Profit per room at hotels in mainland Europe fell by 9 per cent year-on-year in January – the largest margin of decline in this measure since August 2016 – as revenues dropped and costs escalated, according to the latest data from HotStats.

However, conference average room rate in January was up 3.7 per cent year-on-year. Total conference and banqueting revenue exclusive of rooms was up 0.5 per cent in the month.

A glut of new hotel bedrooms throughout Europe seems to have created more competitive pricing.

David Eisen, director of Hotstats hotel intelligence and customer solutions, said: “I’d say that new supply does have an impact on demand, weakening it to some degree. In 2018, more than 53,000 rooms opened throughout Europe, which was reportedly the highest number of new hotel openings ever recorded. This has an impact on occupancy levels.”
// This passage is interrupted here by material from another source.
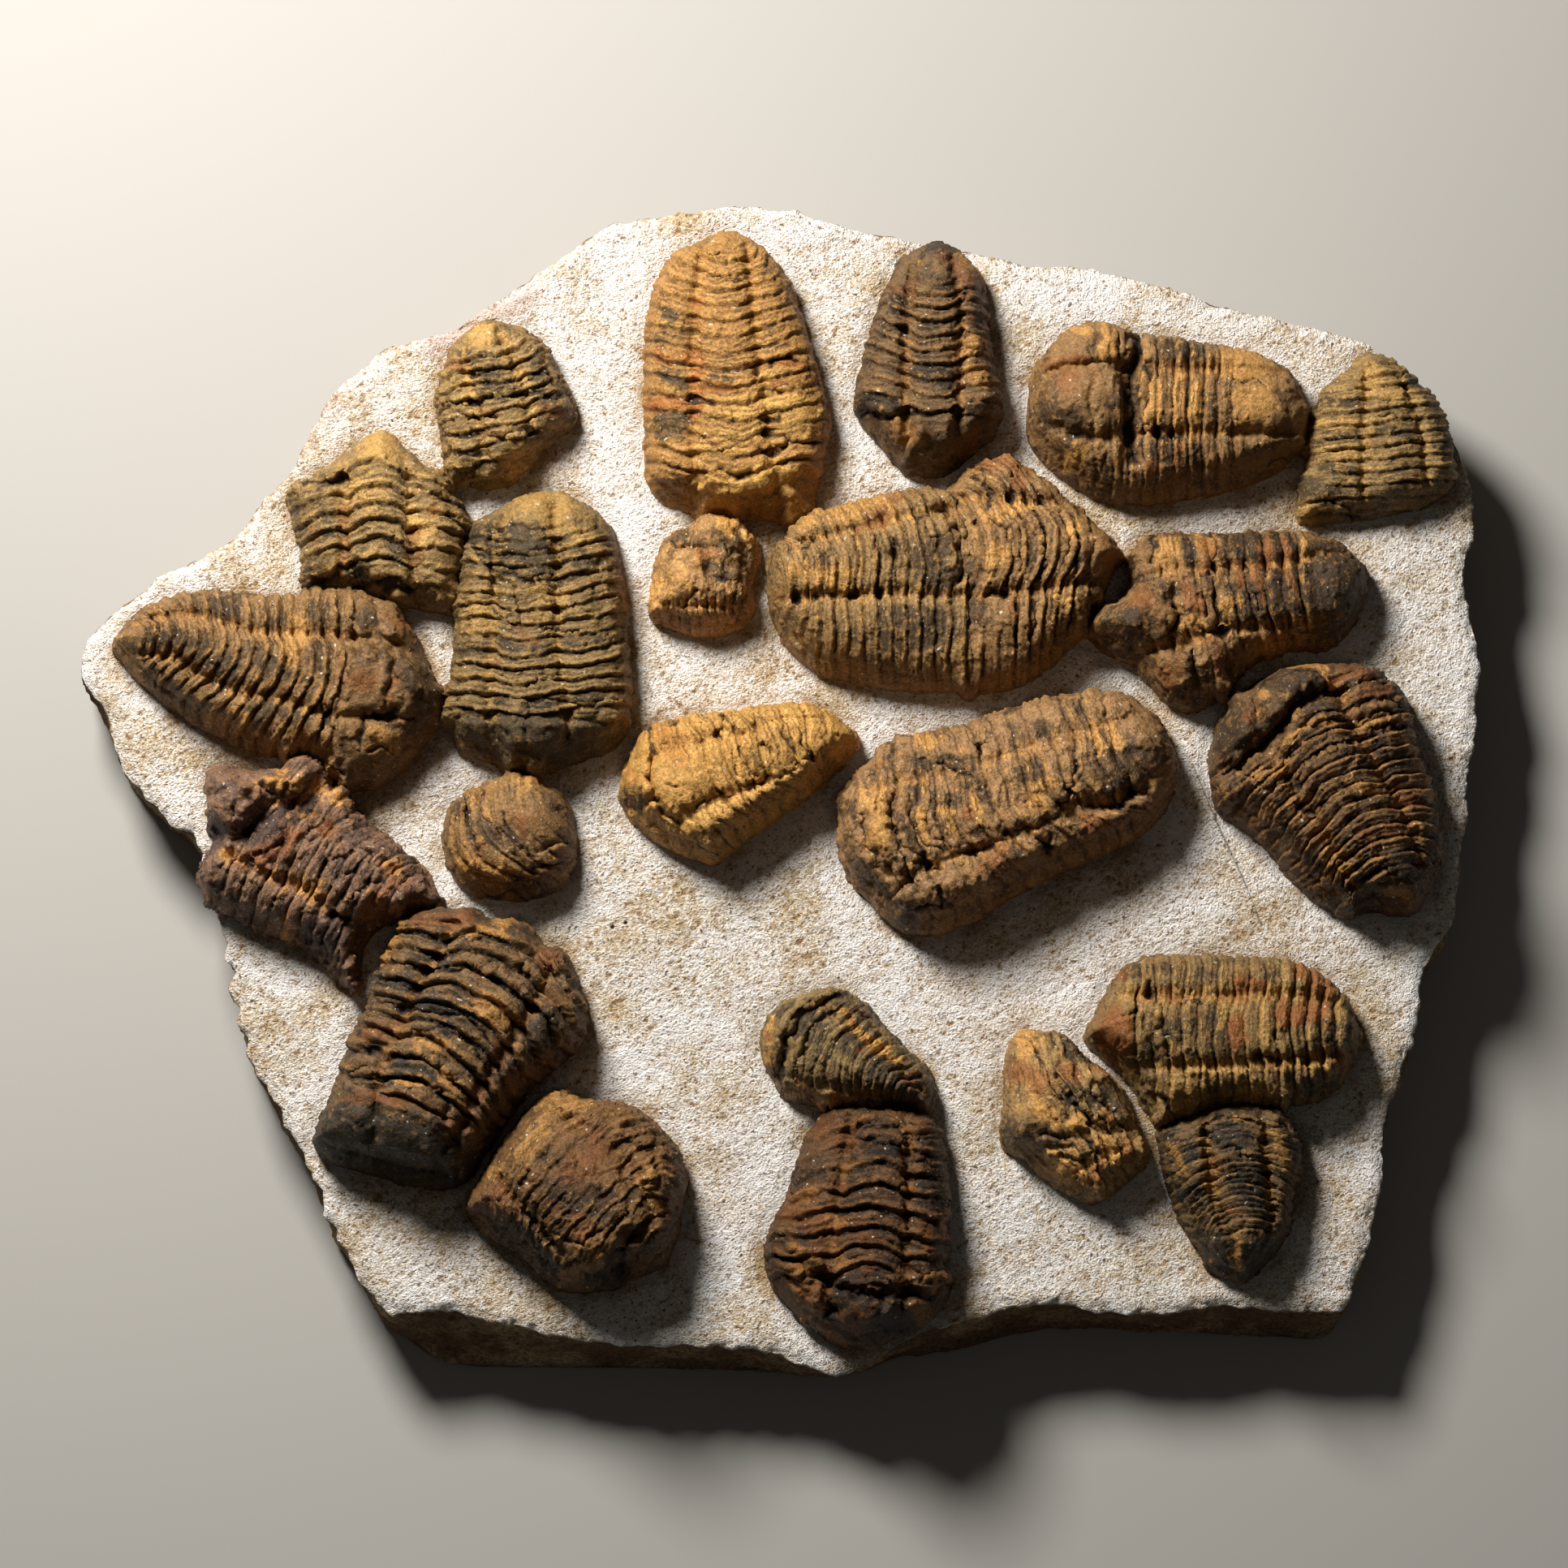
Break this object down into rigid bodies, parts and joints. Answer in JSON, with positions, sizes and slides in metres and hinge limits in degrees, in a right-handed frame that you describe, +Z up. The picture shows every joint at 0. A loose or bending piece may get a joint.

January is historically a slow month for hotels in Europe and the dip should not portend gloom for the full year, according to the report. Hotstats says that this is evidenced by mainland Europe’s very successful year of operation in 2018, during which hotels in the region recorded a 9 per cent increase in GOPPAR (total gross operating profit for the period divided by the total available rooms during the period.)

But within the average figures, the story varied throughout Europe with Lisbon, for example, recording a 6.4 per cent decrease in profit per room while Madrid’s total gross operating profit GOPPAR soared by 31 per cent in the month. The growth in profit was led by a 9 per cent increase in average room rate, which hit €151.61 and was a fourth consecutive month of significant growth in rate.